Monday, January 25, 2010

Jay's Review: No Impact Man

A documentary you may find inspiring even if you find the man it's about insufferable. My latest review for



"Like Gilligan's Island, only completely implausible." That's how comedian Stephen Colbert summed up the family saga of Colin Beavan, aka No Impact Man. Beavan, a New York City writer and self-proclaimed liberal, has big plans for his new book. He decides on a grand experiment to live one year with as little impact on the environment as possible. The problem is, the project requires his wife Michelle - an espresso guzzling, Prada-worshipping business writer- and their young daughter to be fully on board.

As the family embarks on a year of no electricity, television, cars, toilet paper, elevators, or newspapers, Michelle must contend with caffeine withdrawl, compost worms, no retail, and defending her own dreams, all in the name of supporting her husband's book project.

What ensues is not only an entertaining and funny look at well-intentioned environmentalism, but a touching, poignant take on the nature of contemporary marriage and what it means to pursue your dreams, even if it means driving those around you a little insane.

What do you say about a "noble experiment?" The "no impact" project may perhaps be more noble if it wasn't essentially a job, there to give purpose to a book and documentary. Still, the idea of giving up all your modern conveniences and reducing consumption is attractive; something it'd probably behoove most of us to try. In this doc about a married couple (Colin Beavan and Michele Conlin) who decide they want to bring their environmental impact down to nil, they show us it's even less easy than you may first think.

Starting out with a commitment to purchasing only local, organic foods (including a side trip to a dairy) and cutting out packaging, they aren't afraid to show the stresses such deprivations can cause on the marriage. Giving up TV is easy, TP not so much. (Conlin even asks "Do we really wanna be this graphic," cognizant of the fact that they're now "The Family I Won't Shake Hands With."). Beavan, and Conlin by default, lives eco-consciousness to the point where you have two opinions. One is "I see your point," the other,"You're really an obnoxious git, you know that?"
Thankfully that gets acknowledged in the first third of the film. Owning it adds a dimension of awareness that this is an experiment, is a loaded situation, and the documentary is better for it. (Even when Beavan starts to sound like he's pontificating, Conlin is around the corner to ground us back to matter-of-fact reality.) Concerns, compromises, and slip-ups are aired for the cameras as no one's perfect. It's the fact that they keep trying that makes all the difference.

They continue to commit to the experiment, gaining publicity while escalating deprivation. "Downcycling" is one thing, ticking the clock down to turning off the electricity is another. I honestly wonder if they would have gone through with it without the culpability of a blog, a book deal and camera crews from Good Morning America. They at least inspire me to try something new.

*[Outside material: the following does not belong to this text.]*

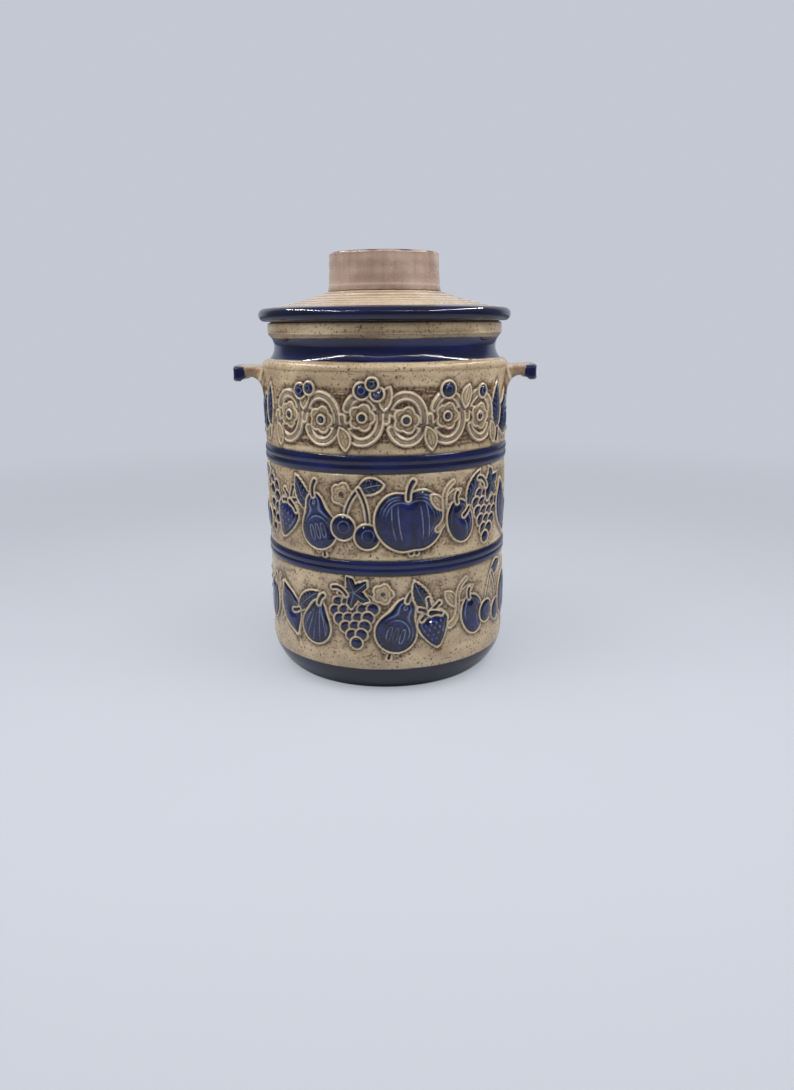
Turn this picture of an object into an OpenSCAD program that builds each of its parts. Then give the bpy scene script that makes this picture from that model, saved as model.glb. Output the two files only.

The first thing to note is the packaging if your'e going to buy No Impact Man. It's a cardboard folder in a cardboard sleeve, all made from mixed sources. If anything it's a little bit too much cardboard, but a nice touch. The DVD offers audio in stereo, Dolby 5.1, and (another nice feature) a "clean stereo" track "for school & educational use." There are English subtitles.

15 extra featurettes make this a pretty packed DVD. They include:
-No Impact dating: Colin and Michelle on No Impact nights on the town
-Urban Cycling: Bike activism in NYC
-Freeganism: The virtues of gleaning food from the trash
-Audience Q&A: Colin, Michelle and the filmmakers discuss the film at the Sundance Film Festival
-Fruit Vinegar: Colin's easy to follow recipe
-and a variety of extra/extended scenes

The trailer for this film and 11 other releases from Oscilloscope are also included.

This may be as much a documentary about committing to an ecologically responsible lifestyle as it is a testament to marrying someone easy-going. There's no sustainability to an experiment in sustainability unless they're willing to commit to it too. Their project may inspire or annoy, but No Impact Man introduces us to a couple who're genuinely likable (well, like most couples, one is likable enough to make up for the two of them) and are trying something "outside the box." They're pleasurable company for their journey and should be commended for it.